スペインはついに、緊急事態のようになってきた。日曜日まで、デモやサッカー場に人が一杯集まっていたが、感染者が2200人を超えた。バレンシア、カステジョンに続いて、マドリードのラス・ベンタス闘牛場の開幕から2週間の開催中止を発表した。アルルも中止を発表した。アルルは、ドミンゴ・デ・レスレクシオンなので、4月12日前後で、タラバンテの復帰戦も中止である。大きな祭りであるセビージャのセマナ・サンタ開催の有無はまだ発表されていない。今後の感染者次第だろうが、非常に厳しい状況だと思う。マドリードの知人は、いまや日本よりスペインの方が危ないといっていた。しばらく、スペインへ来るのは控えた方が良いという。THさんは、自宅勤務推奨になったようだ。
3月13日(金) 曇/晴 10723
ニューヨーク市場は、取引一時停止になり、終値は、21200ドル、2352ドル下落、9.99%の史上最大下落率を記録した。大暴落である。もう先物で判っていたが、日経平均は、全面安状態であけて、なかなか値が付かず、1800円近く下落して、17000円を切った。9%〜10%の下落を記録している。まるで、親を亡くして、ぐれて、手の付けられない子供のようになっている。不安心理が、市場に大きな動揺を招いている。安倍首相と日銀総裁がいくら会談しようが、トランプが何をいおうが、ヨーロッパ中央銀行が量的緩和をしようが、全く効果がない。新型コロナウイルスよる世界同時株安。

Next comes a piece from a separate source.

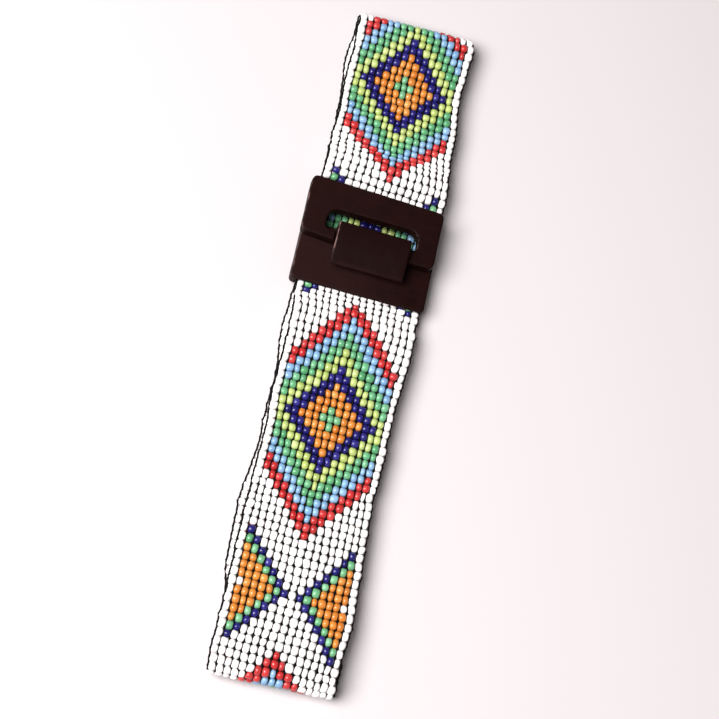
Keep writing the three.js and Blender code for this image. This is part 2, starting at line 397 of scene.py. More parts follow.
ROW_SLANTS = [
    {"row": -17, "left": -0.9, "right": 1.9},
    {"row": -13, "left": -0.8, "right": 0.8},
    {"row": -7, "left": -1.0, "right": -0.4},
    {"row": -3, "left": -1.1, "right": 0.0},
    {"row": 0, "left": -0.7, "right": 0.1},
    {"row": 3, "left": 0.0, "right": -0.6},
    {"row": 7, "left": 0.0, "right": 0.3},
    {"row": 15, "left": 1.3, "right": 0.7},
    {"row": 27, "left": 0.2, "right": -1.3},
    {"row": 50, "left": 0.0, "right": 0.0},
    {"row": 110, "left": 0.0, "right": 0.0},
    {"row": 118, "left": -1.1, "right": 1.1},
    {"row": 126, "left": 0.2, "right": 0.0},
    {"row": 138, "left": 0.0, "right": 0.0},
    {"row": 141, "left": 2.0, "right": -0.5},
    {"row": 143, "left": 2.2, "right": -0.5},
]
COLUMN_BENDS = [
    {"row": 130, "x": 0.0},
    {"row": 139, "x": 1.6},
    {"row": 143, "x": 0.6},
]
COLUMN_PITCH = 3.35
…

不安心理を取り除くことが出来るのは、ヨーロッパ中央銀行総裁がいったように、協調・協力してこの難局に対応するという事だと思う。それぞれが、バラバラにやってもしょうがない。日本、アメリカ、欧州が協調して効果のある対応をすることでしか、わがままな市場の気分を変えることが出来ないだろう。こういう処が、資本主義のリスクだ。東京の終値は、17431円で、1128円の下落だった。
アメリカでは、プロバスケットのNBAもプロ野球のメジャーリーグも中断と、開幕延期を発表した。サン・イシドロのカルテル発表を停止した。新型コロナウイルス感染拡大で、こうなった。これが、サン・イシドロ中止の発表に、繋がることになるだろうと思う。セビージャのドミンゴ・デ・レスレクシオン及び、セマナ・サンタの中止発表の前に、公式な中止発表を、ひかえているような気がする。セマナ・サンタに続き、春祭りも中止させるだろうと思う。

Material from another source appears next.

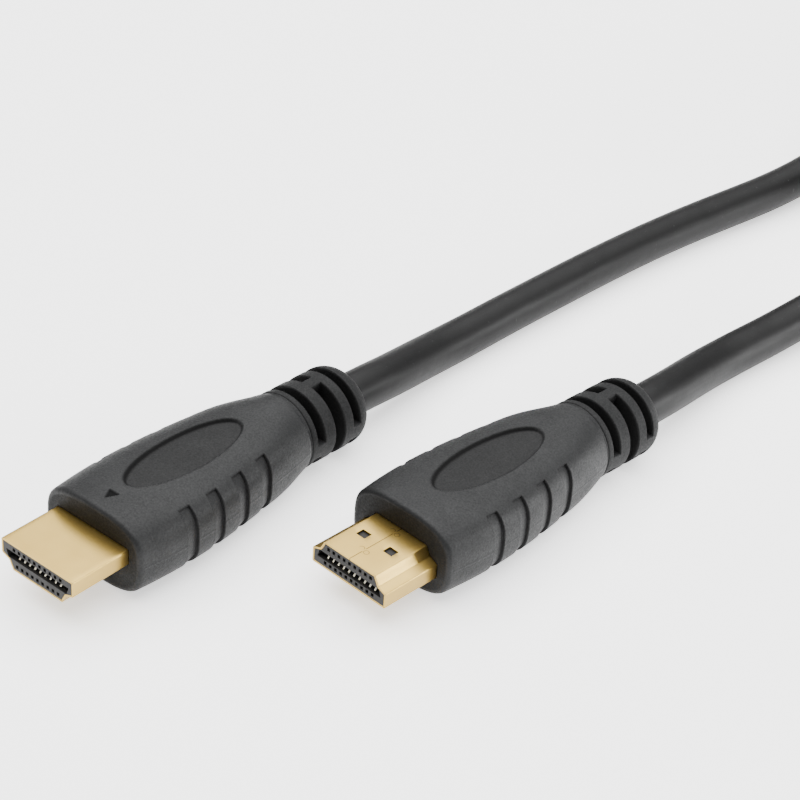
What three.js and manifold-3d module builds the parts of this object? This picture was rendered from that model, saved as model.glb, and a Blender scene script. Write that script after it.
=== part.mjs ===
// A digital video lead: two flat 19-contact plugs, each in a black moulded grip with a slotted
// strain relief, joined by one round sheathed cable that ends in a small tied hank.
// Millimetres, +Z up. The lead lies on a level floor at z = 0 with both plug noses towards -Y.
import * as THREE from 'three';
import { mergeVertices } from 'three/addons/utils/BufferGeometryUtils.js';
import Module from 'manifold-3d';

const wasm = await Module();
wasm.setup();

// Sheet metal shell, seen from its nose with the wide side up
const SHELL = {
  width: 13.9,
  height: 4.45,
  side: 2.45, // upright part of each end wall
  ledgeHalf: 5.55,
  ledgeDrop: 3.0, // from the wide side down to the inner end of the ledge
  narrowHalf: 4.8,
  wall: 0.3,
  corner: 0.5,
  exposed: 9.8,
  seat: 2.5, // how far it goes into the grip
};

// The two square latch windows in the shell's narrow side
const LATCH = { spacing: 5.1, fromNose: 5.2, width: 1.6, length: 1.4 };

// Plastic block inside the shell, with the slot and one small hole for each contact
const INSULATOR = {
  clearance: 0.05,
  setBack: 0.5, // from its rear end to the shell's
  slotWidth: 12.1,
  slotMouth: 11.3, // width of the slot's narrower edge
  slotHeight: 1.2,
  slotDepth: 8.5,
  holeWidth: 0.5,
  holeHeight: 0.55,
  holeDepth: 3.0,
  holeWall: 0.32, // plastic between the row of holes and the block's outside
};

const CONTACT = {
  pitch: 1.0,
  wide: 10, // contacts on the wide side
  narrow: 9,
  width: 0.5,
  thickness: 0.2,
  inset: 0.9, // from the nose to the tip
  rearGap: 0.4, // from its inner end to the slot's
  lift: 0.16, // how far the tip springs away from the slot's wall
  clearance: 0.04,
};

// Moulded grip
const GRIP = {
  frontWidth: 18.4,
  width: 20.0,
  widestAt: 20.0,
  tailWidth: 17.0,
  tailAt: 36.5,
  neckWidth: 13.2,
  height: 12.2,
  end: 46.6,
  rim: 0.6, // rounding of the front edge
  boxiness: 3.0, // exponent of the section's superellipse
  tailBoxiness: 2.5,
  groove: 0.2, // depth of the groove between the grip and its strain relief
  grooveWidth: 0.4,
  pocketClearance: 0.15,
};

// Four stepped finger grips on each side of the grip
const NOTCH = { count: 4, rearEdge: 20.1, pitch: 5.3, length: 2.0, depth: 0.55, reach: 4.75 };

// Shallow oval and arrow on the grip's broad faces
const OVAL = { from: 16.3, to: 38.0, width: 7.8, depth: 0.4 };
const ARROW = { tip: 12.2, length: 1.8, width: 1.8, depth: 0.3 };

// Slotted sleeve where the cable leaves the grip. The outer slots leave a web at each side, a
// little below the middle, and the middle slot leaves one at the top and one at the bottom.
const RELIEF = {
  radius: 6.3,
  end: 60.0,
  rounding: 2.6,
  mouth: 4.2, // radius of the flat ring round the cable
  core: 3.7, // what is left inside the slots
  slots: [
    { at: 48.95, width: 1.95 },
    { at: 52.85, width: 1.95 },
    { at: 56.4, width: 1.45 },
  ],
  sideWeb: 27, // degrees of the ring
  sideWebDrop: 12,
  endWeb: 19,
};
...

レアル・マドリードの施設を利用している、レアルのプロバスケット選手の新型コロナウイルス感染が発見された。施設の関係者すべてが隔離された。これにより、13日のレアル・マドリード対エイバルのサッカーの試合は中止になった。リーガ・エスパニョーラの中断も発表された。スペインの中で、最も多くの感染者が出ているマドリード。幼稚園から大学までが閉鎖されたが、毎日日曜日って感じで、大勢が公園で遊んだり、家族でバルに出掛けて楽しんでいるという。それに気づいた政府が、あわてて、バルのテラス席は2m離れた処に座るようにといい始めたという。意識づけなしに、学校を閉鎖して、いまさらいっても誰も聞かないだろう。まっ、日本でも公園で、子供たちは元気に遊んでいるが…。スーパーでの、買いだめなども起きている。
イタリアは、医療崩壊状態になっているようだ。医師や看護師たちが、SNSなどで、「みんな外に出ないで。私たちを助けて下さい」と、動画で訴えているという。こうなるまで、無策な政府が放置したのが原因のようだ。それと、財政赤字削減で、5年間に、760の医療機関を閉鎖した影響もあるという。イタリア政府は、全土封鎖、食料品、衣料品、日用品以外の店の閉鎖を命令した。レストランやバル、床屋までが営業をやめた。なりふりかまわず、やれることは何でもやって、感染拡大を何とか抑えようとしている。後手後手の遅い対応だ。イタリアの感染者は、15113人になり、前日から1016人増えた。死者は、1016人で前日から189人増えた。スペインは、感染者が2968人なり、前日から800人増えた。死者は84人。フランスの感染者数と死者数を超えた。人口比でいっても、日本に比べて非常に高い。
マドリードの知人は、普段から肉や魚など冷凍庫に保管しているという。だから、肉や魚が品薄状態でも、しばらくはしのげるようだ。こっちも、普段から、冷凍食品は、常備しているし、魚の缶詰やトマトの缶詰も用意している。THさんは、肉魚が買いだめで、ないといっていたので、冷凍と缶詰を教えた。特に、スペインは、ガッテンでもやっていたが、缶詰大国なのだから。少なくとも魚なら一杯あるはずだ。それでしのいで、ある時に買えばいい。